There aren't many 4 letter words that scare a teacher, particularly one in the BD/ED population. But, there's one in particular I think my colleagues and I agree can cause us to recoil in dread:
No one in their right mind enjoys standardized testing season, but it's been especially offputting this year as our school scrambles to recover from some deficits in test scores from the past couple years. Instead of lumping the test sessions into a couple days as usual, they were spread out over two whole weeks just one hour a day, making teaching any normal lessons the rest of the day very painful for all involved. Then, there were the highlighter yellow "Rah rah for ISAT" (well, that's not EXACTLY what they said) t-shirts that we had to wear 7 days, nearly consecutively. By the time the make-ups were over, test booklets were turned in, and t-shirts ripped to shreds (oh yes, there were teachers that tore them to shreds) everyone--adults and kids alike--was ready to be locked in the looney bin.
The natural progression from this point was to begin an intensive one week poetry unit with my 7th graders, squeezed between gruelling ISATS and a long overdue spring break, and complete with an extended writing assignment, right? NO! Of course not! Worst teaching practices ever!
But I really didn't have a choice. Due to the quite exceptional needs of this group of students, we've been trailing behind the rest of the 7th grade English classes the entire year, and right now it's imperative that they catch up because their next writing unit is tied into another class's project.

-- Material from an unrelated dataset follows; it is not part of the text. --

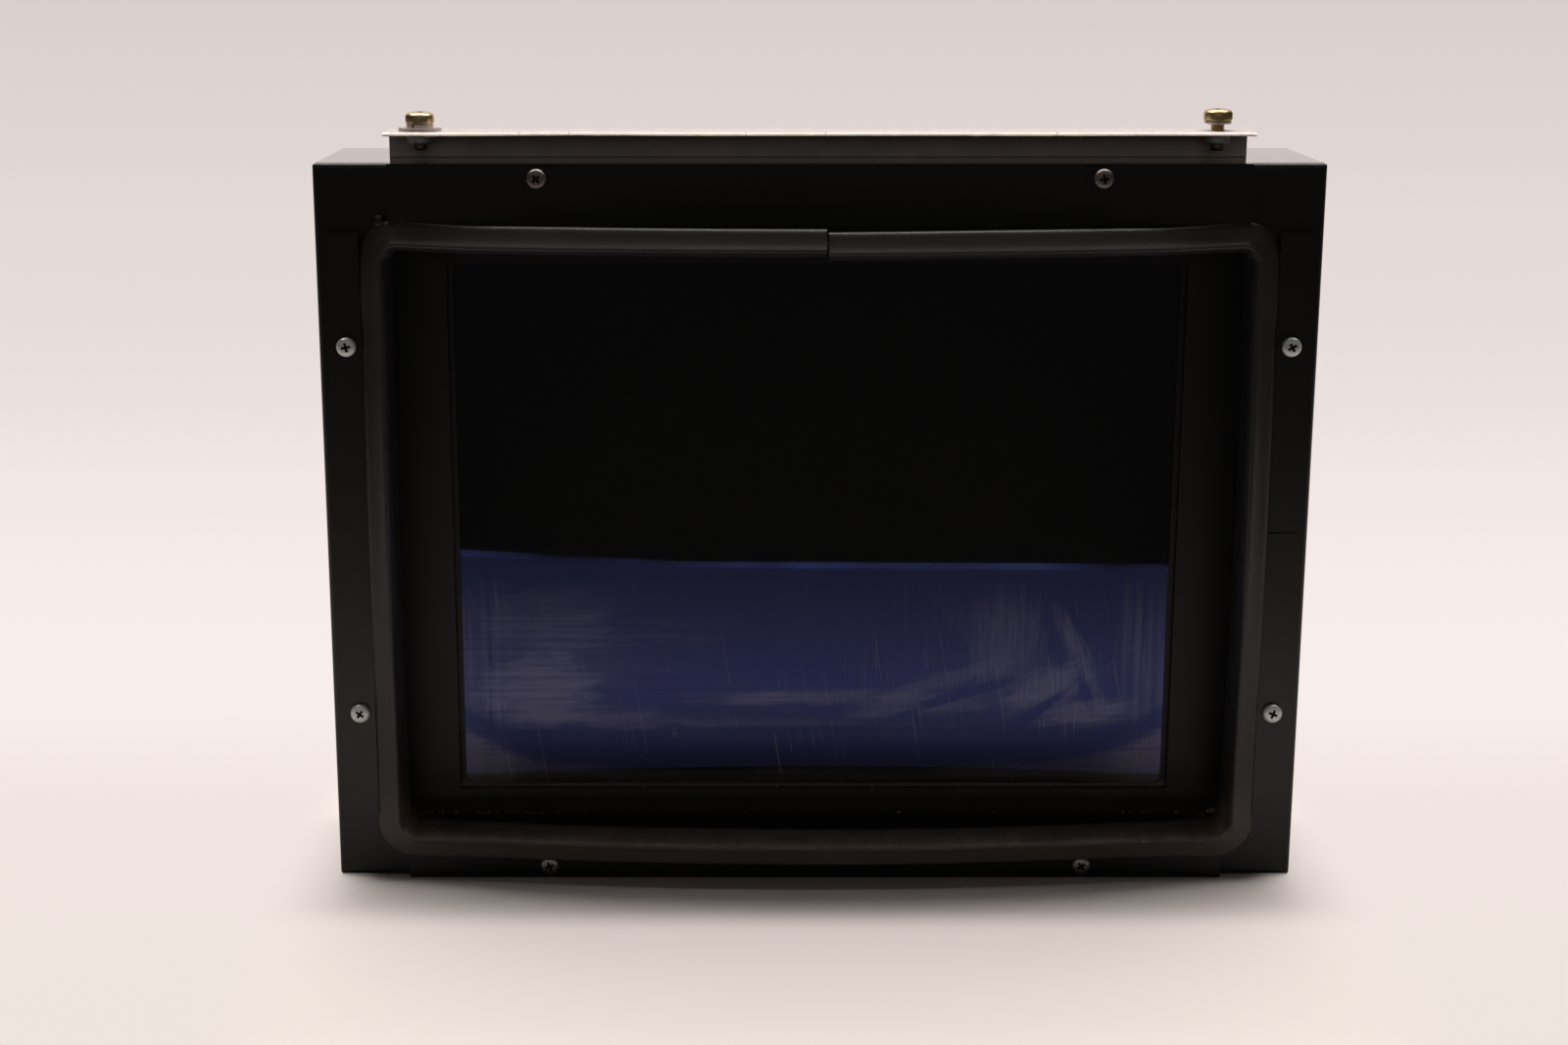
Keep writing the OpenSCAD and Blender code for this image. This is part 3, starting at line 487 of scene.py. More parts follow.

Amidst the madness, I had to miss my English class one day this week and I was forced to assign a 20 line poem with a sad mood and several other required elements (figurative language, sound devices, and so on) that day in my absence. When my meeting got out right at the end of 8th period, I caught Alejandro walking out of the media center where he was to be working on the poem.
"How did your poem writing turn out?"
"Good [trademark Beavis/Butthead laugh]."
Alejandro skipped town before I could inquire any further into the progress he had made while I was gone. But I gathered a better understanding once I returned to my room and found a typed, finished first draft of his poem on my desk.
And now, for your viewing pleasure, an Alejandro original:
LASERS MAKE ME SAD
Not a lot of things make me sad
People dying is one
It is sad
In movies they die dramtic deaths
In some movies, when people die they make people bbreathe heavy
It is like they just jogged
It is sad when I lose at a video game
When I lose I practice more so I can own and p'wn (gaming term)
And then I eat a scone and break a bone
It sounds like a crunch
It is sad when people get cramps
When they keep eating beets
They want to cry
When they cry they go boo hoo!
Instead of swimming they should ride their bike
It is sad when I get in trouble and get bad grades
When I get bad grades the school building gets mad at me
The school throws pencils and carpeting at me
It is sad, and I feel awkard because schools should not do this
There are the things that make me sad
There you have it ladies and gentleman: the tried and true cure for standardized teaching exhaustion and general teacher burn out. Thank you, Alejandro. Thank you.